Lent is a time when we prepare ourselves for Easter by doing pennance and recognising our many sins. Back in the day, one would give up something, and then the bsihops started telling us to do something extra. After the success of last year, I’m giving up the drink, and as I’m already doing a daily rosary, I asked my wife to join me in praying it. It’s not always easy as she complains about the old fashioned way I say the prayers in French calling God Vous instead of the more modern Tu. I’m more familiar with the credo in French as I learnt it when Killian was a boy. but we still manage to do it though and find a common understanding, much like in our married lives. I started gently by doing on decade with her, but we’re gradually moving up a notch and by Easter I would hope for us to be able to do a full rosary together. I don’t know what effect it might have on us both, but one has to trust in God’s paln for us, and no prayer is ever wasted and sometimes are even answered when you least expect it…

Welcome to 2023


First of all, Dear Reader, I wish you a very Happy New Year for 2023! May it be better than 2022 and may it bring you everything you need to continue your life journey. At this time of year, we all tend to look forwards and backwards, and it seems fitting that Janus, the two-faced god, gave his name to January. We look backwards to the preceding year to see what we can learn from our experiences, good or bad, and forwards to the new year with hope and an expectation of change.

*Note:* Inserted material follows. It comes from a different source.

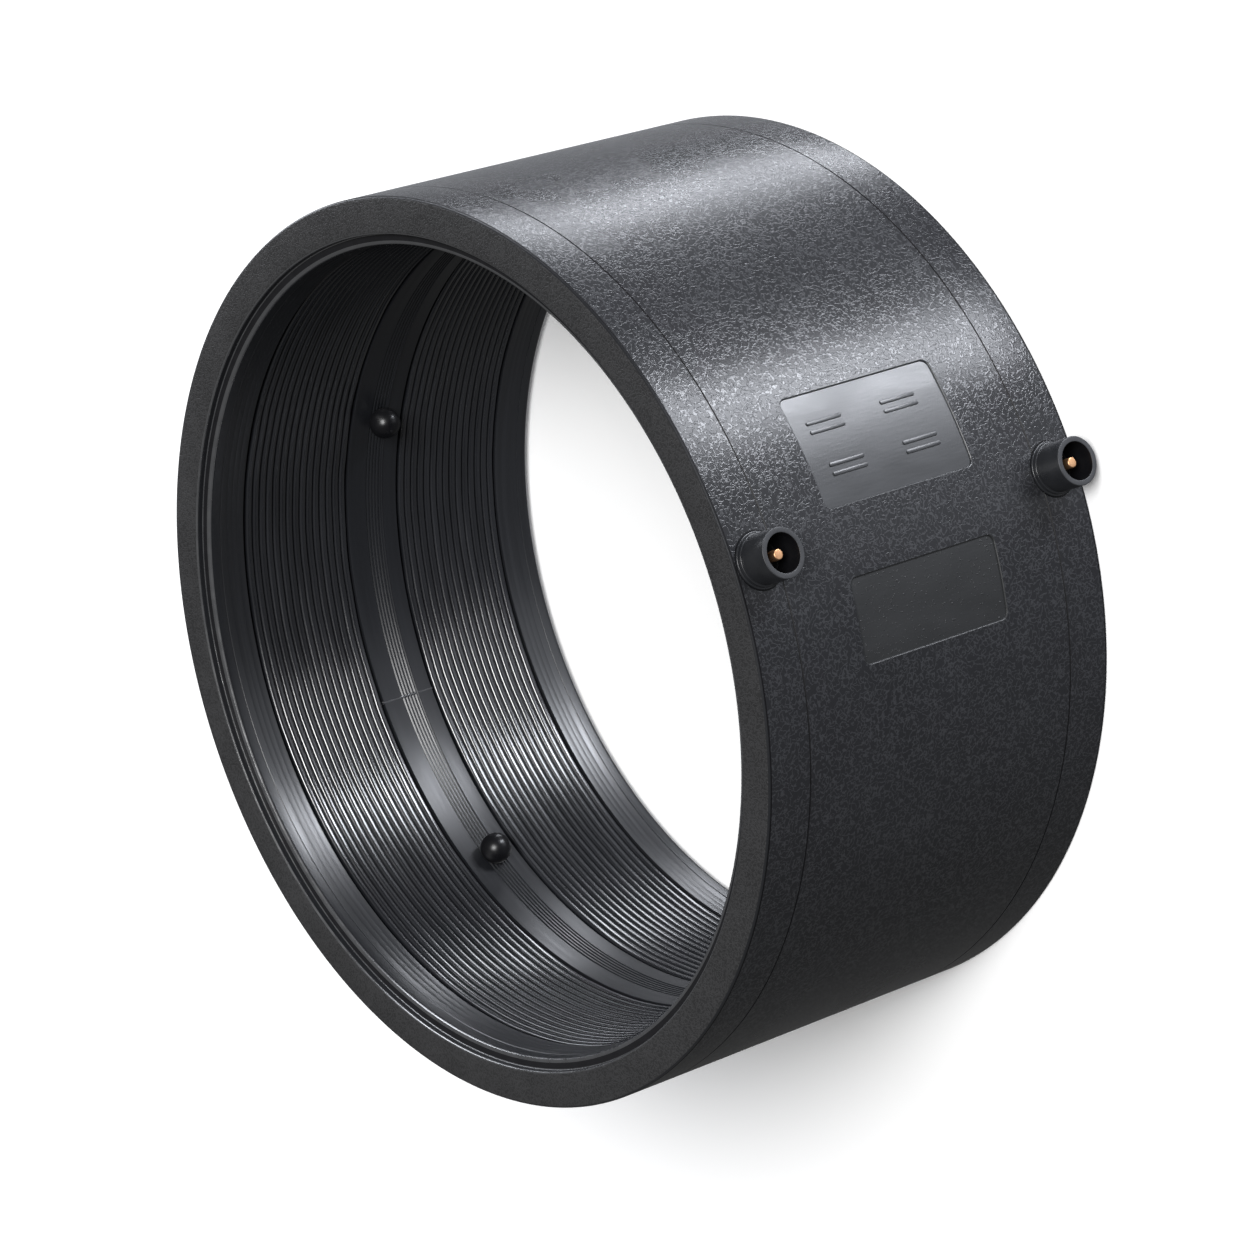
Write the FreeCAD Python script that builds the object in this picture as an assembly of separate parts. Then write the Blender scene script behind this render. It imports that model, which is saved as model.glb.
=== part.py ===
import FreeCAD, Part
import math
import os
from FreeCAD import Vector

# Electrofusion coupler for a 315 mm polyethylene pipe, standing on its rear end.
# Z is the bore's axis, the rear end face is at Z = 0, and +X runs out through the terminals.
# All sizes are millimetres and degrees.

# Bore and wall
bore_diameter = 318.0  # the pipe's outside at its largest, and a sliding gap
sleeve_wall = 19.0
cold_length = 20.0  # plain bore between an end face and the nearest turn
centre_length = 25.2  # plain bore between the two fusion zones
end_chamfer = 1.2  # outer edge of each end face
mouth_step = 4.5  # how much wider than the bore the recess in an end face is
mouth_recess_depth = 3.0
mouth_lip = 1.1  # chamfer between the recess's floor and the bore

# Heating coil, one coated wire wound side by side in each fusion zone
turn_count = 15  # in each zone
turn_pitch = 3.56
coil_thickness = 3.2
ridge_height = 1.0  # from the valley between two turns up to their crests
crest_gap = 0.1  # the crests lie this far outside the bore
coil_clearance = 0.05  # between the coil and its groove in the sleeve
lead_diameter = 1.8
lead_clearance = 0.2
link_angle = 183.0  # where the wire crosses the centre from zone to zone
link_width = 2.4
link_thickness = 2.2

# Terminals, one near each end
terminal_inset = 12.5  # from the end face to the terminal's axis
seat_depth = 0.4  # flat cut for the shroud's flange
seat_margin = 0.4  # flat left round the flange
shroud_height = 14.4  # above its seat
shroud_diameter = 18.8
shroud_bore = 14.6
shroud_rim_edge = 0.5  # chamfers of the mouth's rim
shroud_floor = 1.5  # above the seat
flange_diameter = 21.2
flange_thickness = 1.1
collar_diameter = 19.9
collar_thickness = 1.3
plug_diameter = 14.0  # the shroud's root, which is pushed into the sleeve
plug_depth = 7.5
plug_clearance = 0.05
pin_diameter = 4.0
pin_recess = 2.9  # from the rim down to the pin's end
pin_edge = 0.4
pin_root_diameter = 4.6  # where the pin passes through the shroud's floor
pin_root_rise = 0.2  # the root's end stands this far above the floor
pin_clearance = 0.03
shoulder_diameter = 7.0  # holds the pin under the shroud's root
shoulder_thickness = 1.5
shoulder_clearance = 0.05
joint_floor = 4.0  # wall left between the bore and the cavity where lead and pin meet
joint_diameter = 6.0
tail_diameter = 3.0  # the pin's inner end
tail_length = 2.0
tail_gap = 0.05  # between the pin's tail and the lead

# Centre stops, ball-headed pegs that the two pipe ends meet
stop_count = 5
stop_first_angle = -5.0
stop_ball_diameter = 12.8
stop_sink = 1.0  # part of the ball that lies in the wall
stop_shank_diameter = 6.0
stop_shank_length = 7.5
stop_clearance = 0.05

# Sunk fields on the outside, either side of the terminals' line
field_depth = 0.7
field_corner = 3.0
marking_angle = 10.2
marking_width = 43.2
marking_length = 73.4
label_angle = -10.3
label_width = 31.8
label_length = 71.6

bore_radius = bore_diameter / 2
outer_radius = bore_radius + sleeve_wall
zone_length = turn_count * turn_pitch
coupler_length = 2 * (cold_length + zone_length) + centre_length
middle = coupler_length / 2
crest_radius = bore_radius + crest_gap
coil_radius = crest_radius + coil_thickness
groove_radius = coil_radius + coil_clearance
seat_x = outer_radius - seat_depth
joint_x = bore_radius + joint_floor
centre = Vector(0, 0, 0)
up = Vector(0, 0, 1)
outward = Vector(1, 0, 0)


def faceOf(points):
    """A flat face inside the closed outline that joins the points."""
    return Part.Face(Part.makePolygon(points + [points[0]]))


def turnedRing(outline):
    """A ring about the bore's axis. The outline is a list of (radius, height)."""
    face = faceOf([Vector(radius, 0, height) for radius, height in outline])
    return face.revolve(centre, up, 360)


def turnedPeg(outline):
    """A round piece about the X axis. The outline is a list of (distance, radius)."""
    face = faceOf([Vector(distance, 0, radius) for distance, radius in outline])
    return face.revolve(centre, outward, 360)


def cylinderX(radius, start, end):
    """A cylinder along the X axis from start to end."""
    return Part.makeCylinder(radius, end - start, Vector(start, 0, 0), outward)


def ringBetween(inner, outer, low, high):
    """A plain ring about the bore's axis."""
    return turnedRing([(inner, low), (outer, low), (outer, high), (inner, high)])


def turnedBy(shape, angle):
    """A copy of the shape turned about the bore's axis."""
    copy = shape.copy()
    copy.rotate(centre, up, angle)
    return copy


def mirrored(shape):
    """The shape's mirror image in the plane halfway up the coupler."""
    return shape.mirror(Vector(0, 0, middle), up)


def bothEnds(frontShape):
    """The front end's shape and its image at the rear end."""
    return [frontShape, mirrored(frontShape)]


def sleeveBody():
    """The turned sleeve, with a groove for each winding."""
    top = coupler_length
    recess_floor = top - mouth_recess_depth
    front_half = [
        (bore_radius, middle + centre_length / 2),
        (groove_radius, middle + centre_length / 2),
        (groove_radius, top - cold_length),
        (bore_radius, top - cold_length),
        (bore_radius, recess_floor - mouth_lip),
        (bore_radius + mouth_lip, recess_floor),
        (bore_radius + mouth_step, recess_floor),
        (bore_radius + mouth_step, top),
        (outer_radius - end_chamfer, top),
        (outer_radius, top - end_chamfer),
    ]
    rear_half = [(radius, top - height) for radius, height in reversed(front_half)]
    return turnedRing(front_half + rear_half)


def fieldCutter(angle, width, length):
    """What sinks a field with rounded corners into the outer wall."""
    deepest = outer_radius - 2 * sleeve_wall / 3
    block = Part.makeBox(
        sleeve_wall,
        width,
        length,
        Vector(deepest, -width / 2, middle - length / 2),
    )
    corners = [edge for edge in block.Edges if abs(edge.tangentAt(0).dot(outward)) > 0.9]
    block = block.makeFillet(field_corner, corners)
    skin = ringBetween(
        outer_radius - field_depth,
        outer_radius + sleeve_wall,
        middle - length,
        middle + length,
    )
    return turnedBy(block.common(skin), angle)


def stopSocket():
    """The hole that a centre stop is pushed into, on the X axis."""
    sunk = 2 * math.sqrt(stop_sink * (stop_ball_diameter - stop_sink))
    shank_end = bore_radius + stop_sink + stop_shank_length
    hole = cylinderX(stop_shank_diameter / 2 + stop_clearance, bore_radius - stop_sink, shank_end)
    rim = cylinderX(
        max(sunk, stop_shank_diameter) / 2 + 2 * stop_clearance,
        bore_radius - stop_sink,
        bore_radius + stop_sink + stop_clearance,
    )
    return hole.fuse(rim)


def stopPeg():
    """A centre stop on the X axis: a ball on a plain shank."""
    ball_radius = stop_ball_diameter / 2
    shank_radius = stop_shank_diameter / 2
    ball_x = bore_radius + stop_sink - ball_radius
    neck_x = ball_x + math.sqrt(ball_radius**2 - shank_radius**2)
    end_x = bore_radius + stop_sink + stop_shank_length - stop_clearance
    tip = Vector(ball_x - ball_radius, 0, 0)
    side = Vector(ball_x, 0, ball_radius)
    neck = Vector(neck_x, 0, shank_radius)
    end_edge = Vector(end_x, 0, shank_radius)
    end = Vector(end_x, 0, 0)
    edges = [
        Part.Arc(tip, side, neck).toShape(),
        Part.makeLine(neck, end_edge),
        Part.makeLine(end_edge, end),
        Part.makeLine(end, tip),
    ]
    return Part.Face(Part.Wire(edges)).revolve(centre, outward, 360)


def aroundCentre(shape):
    """The shape, made for the X axis, at every stop's place."""
    shape.translate(Vector(0, 0, middle))
    step = 360 / stop_count
    return [turnedBy(shape, stop_first_angle + n * step) for n in range(stop_count)]


def terminalSocket():
    """The front terminal's seat, hole and cavity, cut into the sleeve on the X axis."""
    seat = cylinderX(flange_diameter / 2 + seat_margin, seat_x, outer_radius + seat_depth)
    hole = cylinderX(plug_diameter / 2 + plug_clearance, seat_x - plug_depth, outer_radius)
    cavity = cylinderX(joint_diameter / 2, joint_x, seat_x)
    return seat.fuse([hole, cavity])


def leadPath(radius):
    """A round wire from the first front turn to the pin, bent in the cavity."""
    start = Vector((crest_radius + coil_radius) / 2, 0, coupler_length - cold_length - turn_pitch / 2)
    bend = Vector(joint_x + joint_diameter / 4, 0, coupler_length - terminal_inset)
    slope = bend - start
    wire = Part.makeCylinder(radius, slope.Length, start, slope)
    elbow = Part.makeSphere(radius, bend)
    return wire.fuse(elbow)


def leadEnd():
    """The lead's last stretch, up to the pin's tail."""
    bend_x = joint_x + joint_diameter / 4
    end = cylinderX(lead_diameter / 2, bend_x, tailX() - tail_gap)
    end.translate(Vector(0, 0, coupler_length - terminal_inset))
    return end


def tailX():
    """Where the pin's tail ends, inside the cavity."""
    return seat_x - plug_depth - tail_length


def linkStrap(inner, outer, width, low, high):
    """The strip of wire that crosses the centre, or its groove."""
    reach = 2 * outer
    block = Part.makeBox(reach, width, high - low, Vector(0, -width / 2, low))
    return turnedBy(block.common(ringBetween(inner, outer, low, high)), link_angle)


def sleeve():
    """The moulded sleeve with all its cuts."""
    link_low = middle - centre_length / 2 - turn_pitch / 4
    link_high = middle + centre_length / 2 + turn_pitch / 4
    cuts = [
        fieldCutter(marking_angle, marking_width, marking_length),
        fieldCutter(label_angle, label_width, label_length),
        linkStrap(
            bore_radius - crest_gap,
            crest_radius + link_thickness + coil_clearance,
            link_width + 2 * coil_clearance,
            link_low,
            link_high,
        ),
    ]
    socket = terminalSocket()
    socket.translate(Vector(0, 0, coupler_length - terminal_inset))
    cuts += bothEnds(socket)
    cuts += bothEnds(leadPath(lead_diameter / 2 + lead_clearance))
    cuts += aroundCentre(stopSocket())
    return sleeveBody().cut(cuts)


def winding():
    """The front zone's turns, side by side, as one ridged ring."""
    low = middle + centre_length / 2 + coil_clearance
    high = coupler_length - cold_length - coil_clearance
    pitch = (high - low) / turn_count
    outline = [(coil_radius, low)]
    for n in range(turn_count):
        outline.append((crest_radius, low + (n + 0.5) * pitch))
        if n < turn_count - 1:
            outline.append((crest_radius + ridge_height, low + (n + 1) * pitch))
    outline.append((coil_radius, high))
    return turnedRing(outline)


def heatingCoil():
    """Both windings, the link between them and the leads, as one wire."""
    reach = centre_length / 2 + turn_pitch / 2
    link = linkStrap(
        crest_radius,
        crest_radius + link_thickness,
        link_width,
        middle - reach,
        middle + reach,
    )
    lead = leadPath(lead_diameter / 2).fuse(leadEnd())
    pieces = bothEnds(winding()) + bothEnds(lead) + [link]
    return pieces[0].fuse(pieces[1:]).removeSplitter()


def frontShroud():
    """The socket-shaped guard round the front pin, with its root in the sleeve."""
    body = shroud_diameter / 2
    hollow = shroud_bore / 2
    edge = shroud_rim_edge
    root = plug_diameter / 2
    pin_hole = pin_root_diameter / 2 + pin_clearance
    shoulder = shoulder_diameter / 2 + shoulder_clearance
    bottom = seat_x - plug_depth + plug_clearance
    counterbore = bottom + shoulder_thickness + shoulder_clearance
    rim = seat_x + shroud_height
    shroud = turnedPeg(
        [
            (bottom, shoulder),
            (bottom, root),
            (seat_x, root),
            (seat_x, flange_diameter / 2),
            (seat_x + flange_thickness, flange_diameter / 2),
            (seat_x + flange_thickness, collar_diameter / 2),
            (seat_x + flange_thickness + collar_thickness, collar_diameter / 2),
            (seat_x + flange_thickness + collar_thickness, body),
            (rim - edge, body),
            (rim, body - edge),
            (rim, hollow + edge),
            (rim - edge, hollow),
            (seat_x + shroud_floor, hollow),
            (seat_x + shroud_floor, pin_hole),
            (counterbore, pin_hole),
            (counterbore, shoulder),
        ]
    )
    shroud.translate(Vector(0, 0, coupler_length - terminal_inset))
    return shroud


def frontPin():
    """The front terminal's contact pin, with its shoulder and tail."""
    radius = pin_diameter / 2
    root_end = seat_x + shroud_floor + pin_root_rise
    shoulder_x = seat_x - plug_depth + plug_clearance
    end_x = seat_x + shroud_height - pin_recess
    pin = turnedPeg(
        [
            (tailX(), 0),
            (tailX(), tail_diameter / 2),
            (shoulder_x, tail_diameter / 2),
            (shoulder_x, shoulder_diameter / 2),
            (shoulder_x + shoulder_thickness, shoulder_diameter / 2),
            (shoulder_x + shoulder_thickness, pin_root_diameter / 2),
            (root_end, pin_root_diameter / 2),
            (root_end, radius),
            (end_x - pin_edge, radius),
            (end_x, radius - pin_edge),
            (end_x, 0),
        ]
    )
    pin.translate(Vector(0, 0, coupler_length - terminal_inset))
    return pin


def centreStops():
    """All the centre stops, as separate solids in one group."""
    return Part.makeCompound(aroundCentre(stopPeg()))


def main():
    """Writes one STEP file per piece."""
    front_shroud, rear_shroud = bothEnds(frontShroud())
    front_pin, rear_pin = bothEnds(frontPin())
    pieces = {
        "sleeve": sleeve(),
        "heating_coil": heatingCoil(),
        "front_terminal_shroud": front_shroud,
        "rear_terminal_shroud": rear_shroud,
        "front_terminal_pin": front_pin,
        "rear_terminal_pin": rear_pin,
        "centre_stops": centreStops(),
    }
    os.makedirs("parts", exist_ok=True)
    for name, shape in pieces.items():
        shape.exportStep("parts/" + name + ".step")
        print(name, len(shape.Solids), "solids", len(shape.Faces), "faces", round(shape.Volume), "mm3")


main()
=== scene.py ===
import math
import bmesh
import bpy
from mathutils import Matrix, Vector


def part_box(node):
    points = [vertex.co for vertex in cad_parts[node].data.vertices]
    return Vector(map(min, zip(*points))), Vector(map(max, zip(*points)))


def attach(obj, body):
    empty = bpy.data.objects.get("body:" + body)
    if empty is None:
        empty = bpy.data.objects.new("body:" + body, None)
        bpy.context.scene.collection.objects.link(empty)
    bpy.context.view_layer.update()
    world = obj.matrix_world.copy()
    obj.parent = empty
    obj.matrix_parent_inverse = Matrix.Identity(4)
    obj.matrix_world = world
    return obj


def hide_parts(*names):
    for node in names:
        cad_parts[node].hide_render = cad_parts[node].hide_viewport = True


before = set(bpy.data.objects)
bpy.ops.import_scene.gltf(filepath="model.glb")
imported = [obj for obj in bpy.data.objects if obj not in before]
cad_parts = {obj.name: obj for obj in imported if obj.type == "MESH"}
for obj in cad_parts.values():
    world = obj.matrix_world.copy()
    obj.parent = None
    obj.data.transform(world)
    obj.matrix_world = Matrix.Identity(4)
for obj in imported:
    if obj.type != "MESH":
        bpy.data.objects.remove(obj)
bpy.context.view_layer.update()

# Electrofusion coupler on its rear end. Lengths in the dictionaries are millimetres, apart from those of the
# table, lamps and camera, which are metres. Angles are degrees. Z is the bore's axis, the rear face is at 0
# and +X runs out through the terminals.

mm = 0.001
mergeGap = 0.003 * mm  # points nearer than this become one
facing = 0.9  # how much of a normal lies along X where a face counts as facing that way
print("coupler: frame loaded")


# Hands: picking, tracing and turning

def holdOnly(piece):
    if bpy.context.mode != "OBJECT":
        bpy.ops.object.mode_set(mode="OBJECT")
    bpy.ops.object.select_all(action="DESELECT")
    piece.select_set(True)
    bpy.context.view_layer.objects.active = piece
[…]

2022 saw my first contact with Covid back in March. Not the most pleasant of experiences, and I think I gave it a 1 out of 5 rating… It saw the war in Ukraine, and our fears of Russia going mad and destroying the entire continent. This, despite prayer, seems to still be the case, except at the cost of so much human life. Roe v Wade was overturned in the US and hope was given to the Pro-life movement. It saw my first trip back to the UK since 2019, and it was wonderful being back and seeing family after such a long time. In the final days of the year, it saw the death of Pope Benedict XVI, one of the most misunderstood popes of these times. On a personal note, we were so worried about Molly, our family dog, and feared losing her in December. Fortunately, she is a lot better but it was a close shave. It might sound silly to some, how one can get so emotionally attached to an animal, but I swear I was writing her obituary in my mind and crying about the whole thing.

For Christmas this year, I am happy to report a total lack of drama, and on the contrary, think the whole shebang went off wonderfully. This was in part thanks to the visit of two of my nieces who came to spend this special time with us. One of the nieces even came to midnight mass with me and the next day, Christmas Day, the six of us were together for mass which just shows how special Christmas is. It just shows how the simplest of things can have so much meaning and how they can bring us such joy.

I was on holiday the week before Christmas and the week after Christmas. It would appear that I might have even lost a tiny amount of weight, and some of my t-shirts seem to be less tight. It might not last, but for the moment I’m just going to enjoy it.

It was just so special to have time with my family and have them around me. I took the girls into Nantes to share some of my world with them, and believe it or not, I had a camera with me, so I might just have to share some of my world with you, too! The weather was abysmal, but on the last day before the return to work, the sun was out and I went into town to have some special Ian time, and just wonder the streets between confession, and missing the pub being open. It is likely, however, that I pop in this weekend to wish my friends a Happy New Year too!